Recently, I moved back to Pittsburgh after a stay in New York City for a few years. [2] In NYC, Perl jobs are plentiful and Perl is fairly well respected as a language to get things done. In Pittsburgh, ``Perl'' is a four-letter word while ``Java'' is not. I'm reminded of this all the time. Since I've been gone, most of my programming friends have switched to Java, even the people who taught me Perl. ``When are you going to learn a real language?'' I'm asked, and it's long past being funny.
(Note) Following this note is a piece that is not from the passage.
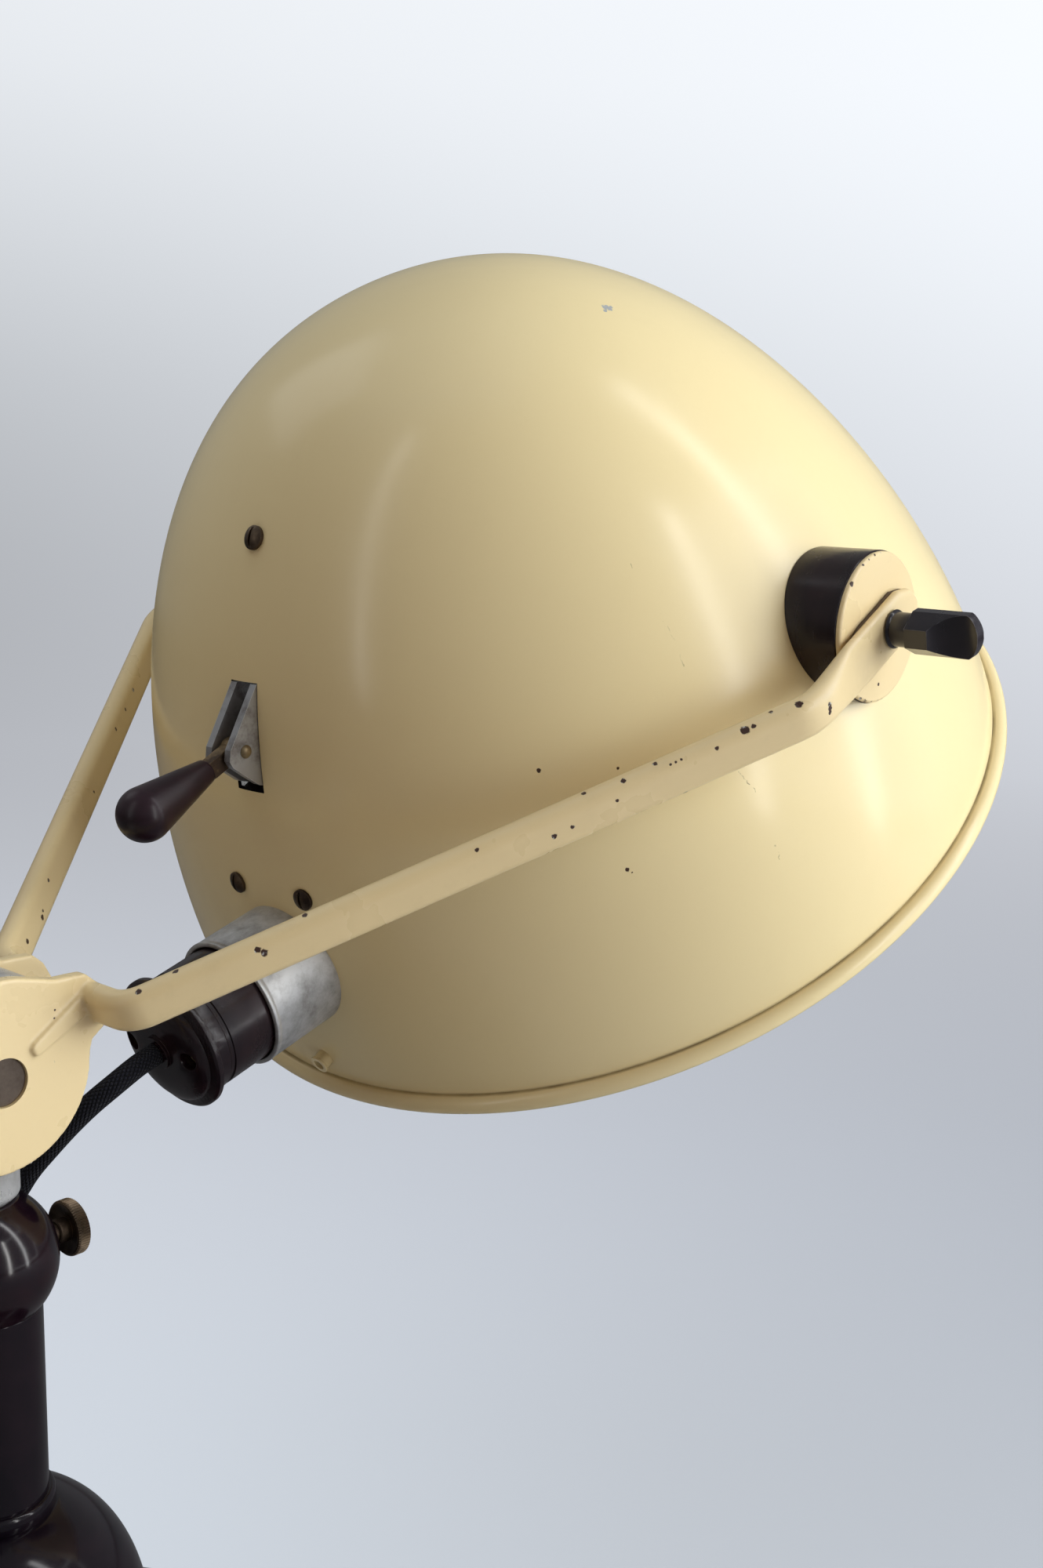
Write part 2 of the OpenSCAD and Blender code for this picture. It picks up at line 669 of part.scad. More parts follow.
// Two cheeks that come out through the slot, joined by a web below the bar
module lever_bracket() {
    wall = 2.4;
    web_z = 14.2;
    color("#9a9a96") at_head() difference() {
        union() {
            for (y = [-4, 4]) upright(y, wall) polygon([[-98, 42], [-103.2, 43.9],
                [-120.2, 34.4], [-122.1, 32], [-122.1, 29.9], [-117.6, 20], [-113.5, 16],
                [-98, 14]]);
            translate([-113, -4, web_z]) cube([15, 8, wall]);
            translate([-99.4, -12, 14]) cube([1.4, 24, 28]);
        }
        translate([rivet[0], 20, rivet[1]]) rotate([90, 0, 0]) cylinder(d = rivet_d, h = 40);
        translate([-103, -3, 16.8]) cube([9, 6, 24.4]);
    }
}
module lever_rivet() {
    color("#b08d4a") at_head() translate([rivet[0], 0, rivet[1]]) rotate([90, 0, 0]) {
        cylinder(d = rivet_d, h = 11, center = true);
        for (side = [-1, 1]) rotate([side > 0 ? 0 : 180, 0, 0]) intersection() {
            translate([0, 0, 5.2]) cylinder(d = 3.8, h = 1.1);
            translate([0, 0, 4.1]) sphere(r = 2.3, $fn = 36);
        }
    }
}
// Outer end of the bar, widened by slack for its socket in the handle
module lever_tang(slack) {
    strap(rivet, [-126, rivet_up + 0.8], 5 + slack);
    strap(rivet, [-128.5, rivet_up + 1.3], tang_w + slack);
}
module lever_bar() {
    reach = unit([drive_x, drive_z] - rivet);
    slot_from = rivet + 42.5 * reach;
    slot_to = rivet + 50.5 * reach;
    color("#7b6240") at_head() upright(0, bar_t) difference() {
        union() {
            lever_tang(0);
            strap(rivet, rivet + 40 * reach, 6.6);
            strap(slot_from, slot_to, 10.4);
        }
        strap(slot_from, slot_to, drive_d + 1.6);
        translate(rivet) circle(d = rivet_d + 2 * fit);
    }
}
module lever_handle() {
    bulb_r = handle_d / 2;
    mouth = [[0, -0.6], [2.9, -0.6], [3.4, -0.1], [3.6, 0.8]];
    color("#2b1a22") at_head() difference() {
        translate([-127, 0, rivet_up + 1.2]) rotate([0, -80.5, 0])
            rotate_extrude($fn = 48) polygon(concat(mouth,
                arc([0, handle_l - bulb_r], [bulb_r, bulb_r], -10, 90, 11)));
        upright(0, bar_t) lever_tang(0.2);
    }
}

module burner_bracket() {
    pivot_at = [cradle_x, cradle_z];
    color("#9a9a96") at_head() difference() {
        union() {
            for (y = [-side_plate_y, side_plate_y]) upright(y, 2) {
                strap([-71.5, 65.5], pivot_at, 8);
                strap(pivot_at, [-112, -11], 8);
            }
            translate([-72.3, 0, 68.8]) rotate([0, top_screw_at[3] - 90, 0])
                translate([-13, -24, -1]) cube([20, 48, 2]);
            translate([-117, -24, -17]) cube([2, 48, 12]);
            for (y = [-side_plate_y, side_plate_y]) upright(y, 2) {
                translate([-117, -15]) square([8, 8]);
            }
        }
        at_screw(top_screw_at, 1) disc(shank_d + 0.4, -20, 0);
        for (y = [-side_plate_y, side_plate_y]) translate([cradle_x, y + 5, cradle_z])
            rotate([90, 0, 0]) cylinder(d = 6 + 2 * fit, h = 10);
    }
}
module terminal_block() {
    color("#e8e4d8") at_head() difference() {
        translate([-115, -15, -17]) cube([12, 30, 11]);
        for (y = [-9, 9]) translate([-109, y, -12]) disc(5, 0, 10);
    }
}
module burner_cradle() {
    drive_y = 4;
    color("#8e8f8c") at_head() {
        translate([-38, -16, -1]) cube([70, 32, 2]);
        for (side = [-1, 1]) {
            upright(side * 14.8, 2) strap([cradle_x, 2], [cradle_x, cradle_z], 12);
            translate([cradle_x, 0, cradle_z]) at_side(side) disc(6, 14.5, side_plate_y + 1.8);
        }
        upright(drive_y, 2) {
            strap([-34, 2.2], [drive_x, drive_z], 6.4);
        }
    }
}
module cradle_pin() {
    color("#b08d4a") at_head() translate([drive_x, 3, drive_z]) rotate([90, 0, 0])
        cylinder(d = drive_d, h = 6.6);
}
module burner_tube() {
    color("#cfd8dc") at_head() translate([cradle_x, 0, tube_z]) rotate([0, 90, 0]) difference() {
        disc(2 * tube_r, -tube_half, tube_half);
        disc(2 * tube_r - 2.6, -tube_half + 3, tube_half - 3);
    }
}
module burner_poles() {
    color("#b9b9b5") at_head() translate([cradle_x, 0, tube_z]) for (side = [0, 180])
        rotate([0, 90 + side, 0]) rotate_extrude() polygon(concat(
            [[0, tube_half], [10.5, tube_half]],
            [for (i = [0:2]) each [[10.5, tube_half + 1.4 + 3.4 * i], [7.5, tube_half + 1.4 + 3.4 * i],
                [7.5, tube_half + 3.4 + 3.4 * i], [10.5, tube_half + 3.4 + 3.4 * i]]],
            [[10.5, tube_half + 11.6], [4, tube_half + 14], [0, tube_half + 14]]));
}
module burner_clips() {
    color("#9a9a96") at_head() for (x = [-31, 25]) {
        translate([x, 0, tube_z]) rotate([0, 90, 0]) difference() {
            cylinder(r = tube_r + 1.8, h = 6);
            translate([0, 0, -1]) cylinder(r = tube_r, h = 8);
        }
        translate([x, -3, tube_z + tube_r + 1]) cube([6, 6, -1 - tube_z - tube_r - 1]);
    }
}

module cord_head() {
    color("#1b1a1c") tube(set_back(curve(HEAD_ROUTE, rings_per_span), false, true),
        lead_r, lead_sides);
}
module cord_neck() {
    color("#1b1a1c") tube(set_back(curve(NECK_ROUTE, rings_per_span), true, true),
        lead_r, lead_sides);
}
module cord_drop() {
    color("#1b1a1c") tube(set_back(curve(DROP_ROUTE, rings_per_span), true, false),
        lead_r, lead_sides);
}
module cord_coil() {
    color("#1b1a1c") tube(COIL, lead_r, coil_sides);
}
module cord_tail() {
    color("#1b1a1c") tube(curve(TAIL_ROUTE, rings_per_span), lead_r, lead_sides);
}
// Flat band round all the turns, on the far side of the coil
module cord_tie() {
    gap = 0.4;
    turns_w = coil_pitch * coil_turns + lead_d + 2 * gap + 2.4;
    turns_h = coil_layer + lead_d + 2 * gap;
    color("#8c7a55") translate([coil_center[0], coil_center[1], 0]) rotate(200)
        translate([coil_inner_r - lead_r - gap - 1.2, -4, 0]) difference() {
            cube([turns_w + 1.2, 8, turns_h + 1.2]);
            translate([0.6, -1, 0.6]) cube([turns_w, 10, turns_h]);
        }
}
module at_mains() {
    translate(mains_rear) rotate([0, 0, mains_turn]) rotate([0, 90, 0]) children();
}
// Moulded two-pin plug lying flat on the table
module mains_plug() {
    color("#1f151c") translate([mains_rear[0], mains_rear[1], 0]) rotate(mains_turn)
        intersection() {
            linear_extrude(19) polygon(concat([[0, -5.5], [0, 5.5]],
                arc([0, 15.5], [16, 10], 280, 350, 6), arc([34, 13], [5, 5], 90, 0, 5),
                arc([34, -13], [5, 5], 0, -90, 5), arc([0, -15.5], [16, 10], 10, 80, 6)));
            translate([0, 0, 9.5]) rotate([0, 90, 0]) rotate_extrude() polygon([[0, 0], [9, 0],
                [14, 4], [19.5, 16], [20.5, 30], [20.5, 39], [0, 39]]);
        }
}
module mains_pins() {
    color("#b9b9b5") at_mains() for (y = [-9.5, 9.5]) translate([0, y, 0]) {
        disc(4.8, 39, 57);
        translate([0, 0, 57]) sphere(d = 4.8, $fn = 24);
    }
}

base_felt();
base_plate();
base_screws();
base_weight();
base_cover();
tie_rod();
column();
column_ring();
ball_head();
ball_bush();
swivel_washer();
clamp_screw();
swivel_neck();
hinge_pin();
hinge_washers();
right_arm();
left_arm();
shade();
rim_ring();
right_boss();
left_boss();
right_cover();
left_cover();
right_stud();
left_stud();
boss_washers();
right_knob();
left_knob();
collar();
inlet_insulator();
inlet_pins();
collar_screws();
top_screw();
vent_eyelet();
plug_front();
plug_back();
plug_screws();
lever_bracket();
lever_rivet();
lever_bar();
lever_handle();
burner_bracket();
terminal_block();
burner_cradle();
cradle_pin();
burner_tube();
burner_poles();
burner_clips();
cord_head();
cord_neck();
cord_drop();
cord_coil();
cord_tail();
cord_tie();
mains_plug();
mains_pins();
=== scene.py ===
# Medical sun lamp: fine shapes, finishes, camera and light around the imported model
import math
import bmesh
import bpy
from mathutils import Matrix, Vector


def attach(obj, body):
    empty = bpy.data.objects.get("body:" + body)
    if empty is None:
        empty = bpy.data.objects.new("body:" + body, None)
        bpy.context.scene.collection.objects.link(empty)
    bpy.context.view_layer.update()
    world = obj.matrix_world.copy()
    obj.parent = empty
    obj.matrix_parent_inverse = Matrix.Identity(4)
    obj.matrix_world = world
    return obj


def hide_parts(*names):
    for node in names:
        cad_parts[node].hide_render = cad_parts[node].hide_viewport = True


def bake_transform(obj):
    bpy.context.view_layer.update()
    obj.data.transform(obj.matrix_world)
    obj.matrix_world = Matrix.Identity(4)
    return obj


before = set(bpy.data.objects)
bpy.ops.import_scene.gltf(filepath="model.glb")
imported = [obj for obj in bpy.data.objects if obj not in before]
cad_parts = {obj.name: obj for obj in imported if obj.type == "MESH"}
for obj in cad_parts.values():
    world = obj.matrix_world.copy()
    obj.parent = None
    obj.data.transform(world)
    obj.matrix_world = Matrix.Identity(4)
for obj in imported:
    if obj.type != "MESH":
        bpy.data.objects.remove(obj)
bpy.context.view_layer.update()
scene = bpy.context.scene
print("frame loaded")

mm = 0.001


def shifted(x, y, z):  # millimetres
    return Matrix.Translation((x * mm, y * mm, z * mm))


def turned(degrees, axis):
    return Matrix.Rotation(math.radians(degrees), 4, axis)


yokeFrame = shifted(0, 0, 225) @ turned(-28.7, "Y")
pivotPoint = yokeFrame @ Vector((0.225, 0, 0))
headFrame = Matrix.Translation(pivotPoint) @ turned(-33, "Y")
rimFrame = headFrame @ shifted(-3, 0, -80.5)
inletFrame = headFrame @ shifted(-157.8, 0, -28.8) @ turned(-74.1, "Y")


def sideFrame(side):  # 1 is the left side, -1 the right, with +Z outward
    return headFrame @ turned(-90 * side, "X")


def newObject(name, data):
    thing = bpy.data.objects.new(name, data)
    scene.collection.objects.link(thing)
    return thing


# camera, at the photograph's place
cameraView = {"place": (-0.2233, -0.3684, 0.3799), "heading": 40.72, "down": 11.038,
              "roll": 1.261, "lens": 40.09}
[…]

I've gotten tired of parrying the same old critiques.
All this crystallized for me when a friend of mine, during yet another Java vs Perl argument, asked me ``What is Java missing?'' This was not really my thinking at the time, I'm not as concerned with what a language has as to how it goes about it. Few modern languages are ``missing'' any really critical features, it's more a matter of how easily they can be expressed. However, this does let my brain start organizing my objections.
I'll try to avoid incidental things. I won't complain about the way Java looks or refer to the mythical ``typical Java programmer'', just as I'd expect not to hear about Perl's ``line noise'' and stupid things your CGI programmer friend did. I'm not going to get into closed source vs free software, or which one is faster, or one supports some protocol that the other doesn't... all this could change tomorrow.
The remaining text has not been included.